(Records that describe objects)
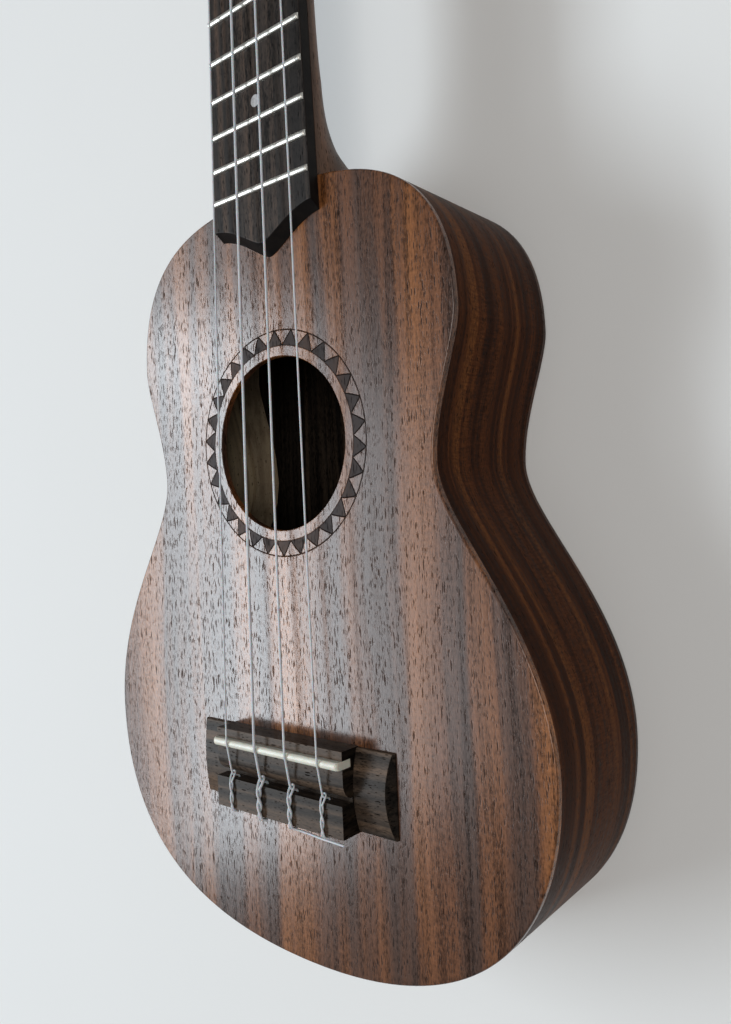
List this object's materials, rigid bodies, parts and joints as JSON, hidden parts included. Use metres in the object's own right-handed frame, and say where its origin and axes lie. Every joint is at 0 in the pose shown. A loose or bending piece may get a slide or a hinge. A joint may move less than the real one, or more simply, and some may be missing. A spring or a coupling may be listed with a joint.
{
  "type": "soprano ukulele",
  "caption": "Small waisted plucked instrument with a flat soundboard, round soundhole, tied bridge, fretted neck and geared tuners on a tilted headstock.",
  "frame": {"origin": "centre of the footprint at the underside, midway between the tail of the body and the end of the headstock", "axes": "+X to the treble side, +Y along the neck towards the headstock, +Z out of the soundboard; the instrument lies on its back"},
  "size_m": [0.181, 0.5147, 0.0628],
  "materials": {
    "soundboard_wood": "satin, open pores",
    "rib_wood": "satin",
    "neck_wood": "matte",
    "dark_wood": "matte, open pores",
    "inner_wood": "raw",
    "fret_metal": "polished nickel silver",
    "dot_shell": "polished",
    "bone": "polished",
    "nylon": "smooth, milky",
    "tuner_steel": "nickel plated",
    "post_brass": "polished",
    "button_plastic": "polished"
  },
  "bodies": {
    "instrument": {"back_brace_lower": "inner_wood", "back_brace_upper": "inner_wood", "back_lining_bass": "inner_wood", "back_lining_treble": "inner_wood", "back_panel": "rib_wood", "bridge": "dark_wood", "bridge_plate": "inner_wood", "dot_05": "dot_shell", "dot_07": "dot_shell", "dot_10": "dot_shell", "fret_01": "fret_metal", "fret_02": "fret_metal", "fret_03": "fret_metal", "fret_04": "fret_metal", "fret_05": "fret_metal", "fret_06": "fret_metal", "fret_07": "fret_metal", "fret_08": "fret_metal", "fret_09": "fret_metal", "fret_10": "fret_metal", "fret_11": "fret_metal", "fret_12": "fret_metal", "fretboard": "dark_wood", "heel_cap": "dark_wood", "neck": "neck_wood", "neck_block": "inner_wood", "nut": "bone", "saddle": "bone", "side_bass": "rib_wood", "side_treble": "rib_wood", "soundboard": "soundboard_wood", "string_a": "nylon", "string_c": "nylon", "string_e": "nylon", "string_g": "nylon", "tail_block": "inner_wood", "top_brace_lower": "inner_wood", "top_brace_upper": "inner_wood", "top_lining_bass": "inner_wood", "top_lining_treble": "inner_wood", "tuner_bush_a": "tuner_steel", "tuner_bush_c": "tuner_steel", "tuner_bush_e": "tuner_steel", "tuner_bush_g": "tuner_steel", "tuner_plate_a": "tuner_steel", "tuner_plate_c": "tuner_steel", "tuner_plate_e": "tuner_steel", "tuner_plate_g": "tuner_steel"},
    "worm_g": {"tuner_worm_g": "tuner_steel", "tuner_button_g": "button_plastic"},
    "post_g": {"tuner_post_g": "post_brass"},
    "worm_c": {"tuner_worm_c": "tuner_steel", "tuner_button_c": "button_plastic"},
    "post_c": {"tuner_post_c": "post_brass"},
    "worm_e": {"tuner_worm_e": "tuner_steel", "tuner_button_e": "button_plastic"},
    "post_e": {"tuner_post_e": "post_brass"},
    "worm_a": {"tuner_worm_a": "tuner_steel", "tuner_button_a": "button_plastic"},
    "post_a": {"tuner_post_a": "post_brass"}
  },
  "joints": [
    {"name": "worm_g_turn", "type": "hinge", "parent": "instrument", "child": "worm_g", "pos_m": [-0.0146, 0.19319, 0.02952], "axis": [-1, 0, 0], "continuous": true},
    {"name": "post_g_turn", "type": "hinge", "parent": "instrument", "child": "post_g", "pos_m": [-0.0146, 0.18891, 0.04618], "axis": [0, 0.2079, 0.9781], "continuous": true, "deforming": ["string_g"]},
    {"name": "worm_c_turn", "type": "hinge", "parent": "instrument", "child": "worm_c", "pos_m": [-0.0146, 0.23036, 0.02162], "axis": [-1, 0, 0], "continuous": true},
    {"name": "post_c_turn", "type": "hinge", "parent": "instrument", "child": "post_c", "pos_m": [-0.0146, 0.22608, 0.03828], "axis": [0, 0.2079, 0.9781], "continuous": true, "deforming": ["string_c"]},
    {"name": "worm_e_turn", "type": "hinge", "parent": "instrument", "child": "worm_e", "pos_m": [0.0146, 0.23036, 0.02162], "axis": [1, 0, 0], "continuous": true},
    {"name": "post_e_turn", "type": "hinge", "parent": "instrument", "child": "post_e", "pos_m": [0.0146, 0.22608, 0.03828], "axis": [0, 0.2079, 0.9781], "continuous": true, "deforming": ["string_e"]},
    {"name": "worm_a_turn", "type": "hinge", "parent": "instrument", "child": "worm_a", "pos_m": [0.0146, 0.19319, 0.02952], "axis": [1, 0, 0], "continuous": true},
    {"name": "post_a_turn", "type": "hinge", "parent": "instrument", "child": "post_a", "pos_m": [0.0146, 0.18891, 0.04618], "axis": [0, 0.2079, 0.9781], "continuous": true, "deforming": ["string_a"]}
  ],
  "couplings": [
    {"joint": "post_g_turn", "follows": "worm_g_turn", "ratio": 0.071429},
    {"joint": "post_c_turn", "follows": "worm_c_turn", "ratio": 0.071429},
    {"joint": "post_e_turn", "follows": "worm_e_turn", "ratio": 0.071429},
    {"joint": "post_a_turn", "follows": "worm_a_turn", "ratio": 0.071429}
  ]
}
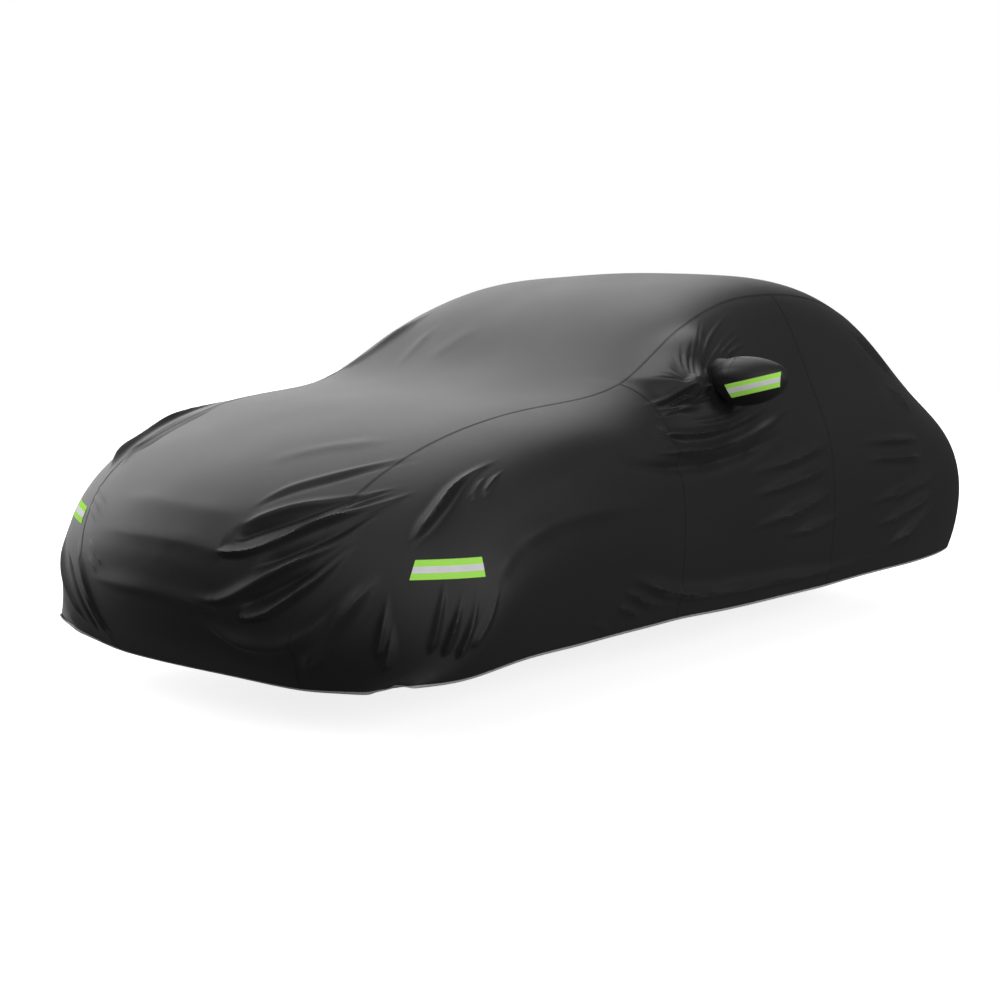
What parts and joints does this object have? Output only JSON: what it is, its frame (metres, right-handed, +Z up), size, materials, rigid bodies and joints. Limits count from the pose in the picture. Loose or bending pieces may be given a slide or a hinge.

*Short task:* From the records above, extract each line exactly as shown.

*Solution:*
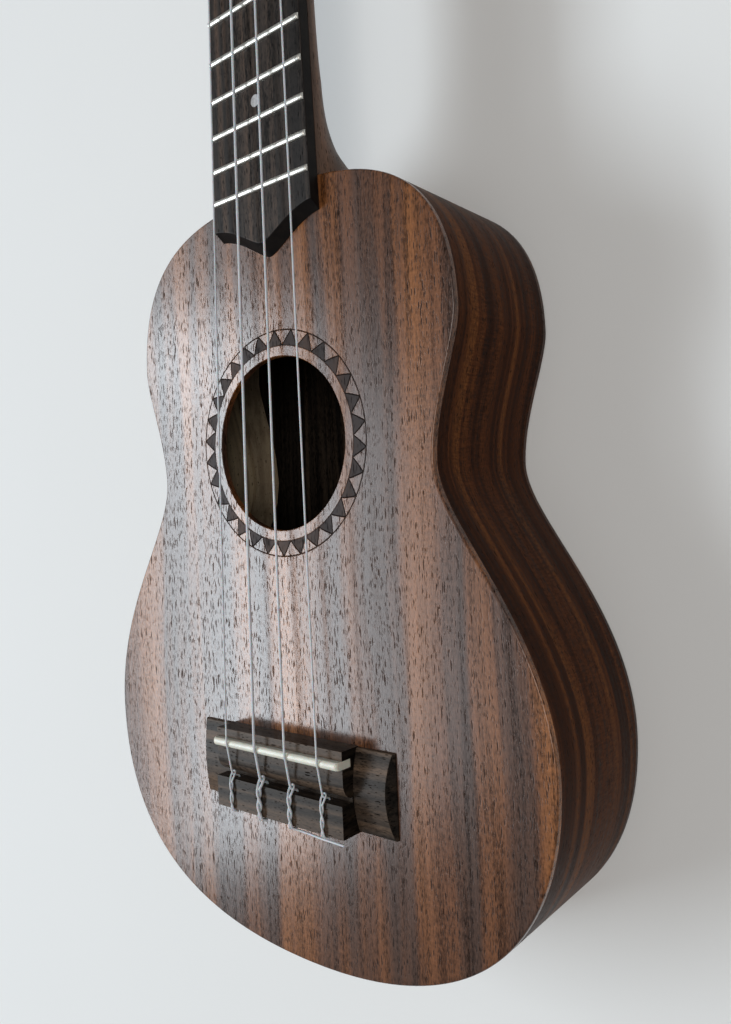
List this object's materials, rigid bodies, parts and joints as JSON, hidden parts included. Use metres in the object's own right-handed frame, and say where its origin and axes lie. Every joint is at 0 in the pose shown. A loose or bending piece may get a slide or a hinge. A joint may move less than the real one, or more simply, and some may be missing. A spring or a coupling may be listed with a joint.
{
  "type": "soprano ukulele",
  "caption": "Small waisted plucked instrument with a flat soundboard, round soundhole, tied bridge, fretted neck and geared tuners on a tilted headstock.",
  "frame": {"origin": "centre of the footprint at the underside, midway between the tail of the body and the end of the headstock", "axes": "+X to the treble side, +Y along the neck towards the headstock, +Z out of the soundboard; the instrument lies on its back"},
  "size_m": [0.181, 0.5147, 0.0628],
  "materials": {
    "soundboard_wood": "satin, open pores",
    "rib_wood": "satin",
    "neck_wood": "matte",
    "dark_wood": "matte, open pores",
    "inner_wood": "raw",
    "fret_metal": "polished nickel silver",
    "dot_shell": "polished",
    "bone": "polished",
    "nylon": "smooth, milky",
    "tuner_steel": "nickel plated",
    "post_brass": "polished",
    "button_plastic": "polished"
  },
  "bodies": {
    "instrument": {"back_brace_lower": "inner_wood", "back_brace_upper": "inner_wood", "back_lining_bass": "inner_wood", "back_lining_treble": "inner_wood", "back_panel": "rib_wood", "bridge": "dark_wood", "bridge_plate": "inner_wood", "dot_05": "dot_shell", "dot_07": "dot_shell", "dot_10": "dot_shell", "fret_01": "fret_metal", "fret_02": "fret_metal", "fret_03": "fret_metal", "fret_04": "fret_metal", "fret_05": "fret_metal", "fret_06": "fret_metal", "fret_07": "fret_metal", "fret_08": "fret_metal", "fret_09": "fret_metal", "fret_10": "fret_metal", "fret_11": "fret_metal", "fret_12": "fret_metal", "fretboard": "dark_wood", "heel_cap": "dark_wood", "neck": "neck_wood", "neck_block": "inner_wood", "nut": "bone", "saddle": "bone", "side_bass": "rib_wood", "side_treble": "rib_wood", "soundboard": "soundboard_wood", "string_a": "nylon", "string_c": "nylon", "string_e": "nylon", "string_g": "nylon", "tail_block": "inner_wood", "top_brace_lower": "inner_wood", "top_brace_upper": "inner_wood", "top_lining_bass": "inner_wood", "top_lining_treble": "inner_wood", "tuner_bush_a": "tuner_steel", "tuner_bush_c": "tuner_steel", "tuner_bush_e": "tuner_steel", "tuner_bush_g": "tuner_steel", "tuner_plate_a": "tuner_steel", "tuner_plate_c": "tuner_steel", "tuner_plate_e": "tuner_steel", "tuner_plate_g": "tuner_steel"},
    "worm_g": {"tuner_worm_g": "tuner_steel", "tuner_button_g": "button_plastic"},
    "post_g": {"tuner_post_g": "post_brass"},
    "worm_c": {"tuner_worm_c": "tuner_steel", "tuner_button_c": "button_plastic"},
    "post_c": {"tuner_post_c": "post_brass"},
    "worm_e": {"tuner_worm_e": "tuner_steel", "tuner_button_e": "button_plastic"},
    "post_e": {"tuner_post_e": "post_brass"},
    "worm_a": {"tuner_worm_a": "tuner_steel", "tuner_button_a": "button_plastic"},
    "post_a": {"tuner_post_a": "post_brass"}
  },
  "joints": [
    {"name": "worm_g_turn", "type": "hinge", "parent": "instrument", "child": "worm_g", "pos_m": [-0.0146, 0.19319, 0.02952], "axis": [-1, 0, 0], "continuous": true},
    {"name": "post_g_turn", "type": "hinge", "parent": "instrument", "child": "post_g", "pos_m": [-0.0146, 0.18891, 0.04618], "axis": [0, 0.2079, 0.9781], "continuous": true, "deforming": ["string_g"]},
    {"name": "worm_c_turn", "type": "hinge", "parent": "instrument", "child": "worm_c", "pos_m": [-0.0146, 0.23036, 0.02162], "axis": [-1, 0, 0], "continuous": true},
    {"name": "post_c_turn", "type": "hinge", "parent": "instrument", "child": "post_c", "pos_m": [-0.0146, 0.22608, 0.03828], "axis": [0, 0.2079, 0.9781], "continuous": true, "deforming": ["string_c"]},
    {"name": "worm_e_turn", "type": "hinge", "parent": "instrument", "child": "worm_e", "pos_m": [0.0146, 0.23036, 0.02162], "axis": [1, 0, 0], "continuous": true},
    {"name": "post_e_turn", "type": "hinge", "parent": "instrument", "child": "post_e", "pos_m": [0.0146, 0.22608, 0.03828], "axis": [0, 0.2079, 0.9781], "continuous": true, "deforming": ["string_e"]},
    {"name": "worm_a_turn", "type": "hinge", "parent": "instrument", "child": "worm_a", "pos_m": [0.0146, 0.19319, 0.02952], "axis": [1, 0, 0], "continuous": true},
    {"name": "post_a_turn", "type": "hinge", "parent": "instrument", "child": "post_a", "pos_m": [0.0146, 0.18891, 0.04618], "axis": [0, 0.2079, 0.9781], "continuous": true, "deforming": ["string_a"]}
  ],
  "couplings": [
    {"joint": "post_g_turn", "follows": "worm_g_turn", "ratio": 0.071429},
    {"joint": "post_c_turn", "follows": "worm_c_turn", "ratio": 0.071429},
    {"joint": "post_e_turn", "follows": "worm_e_turn", "ratio": 0.071429},
    {"joint": "post_a_turn", "follows": "worm_a_turn", "ratio": 0.071429}
  ]
}
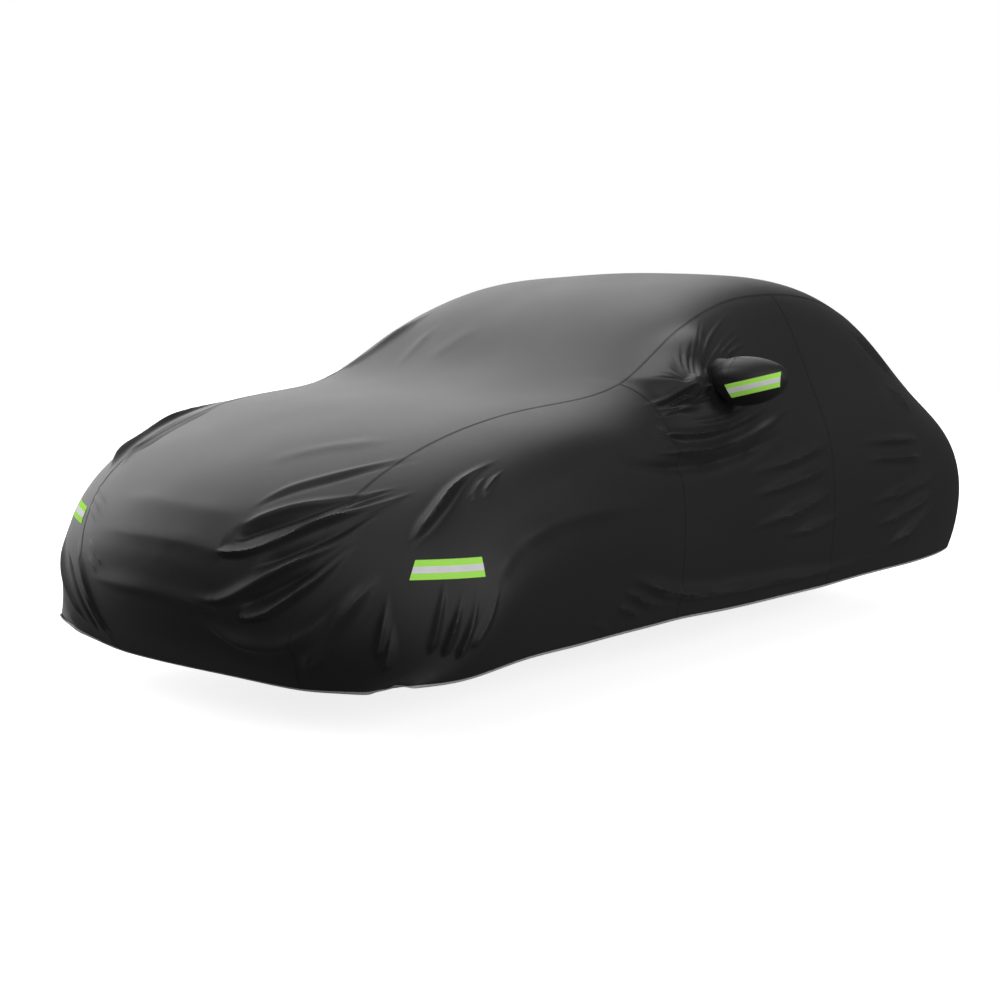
What parts and joints does this object have? Output only JSON: what it is, its frame (metres, right-handed, +Z up), size, materials, rigid bodies and joints. Limits count from the pose in the picture. Loose or bending pieces may be given a slide or a hinge.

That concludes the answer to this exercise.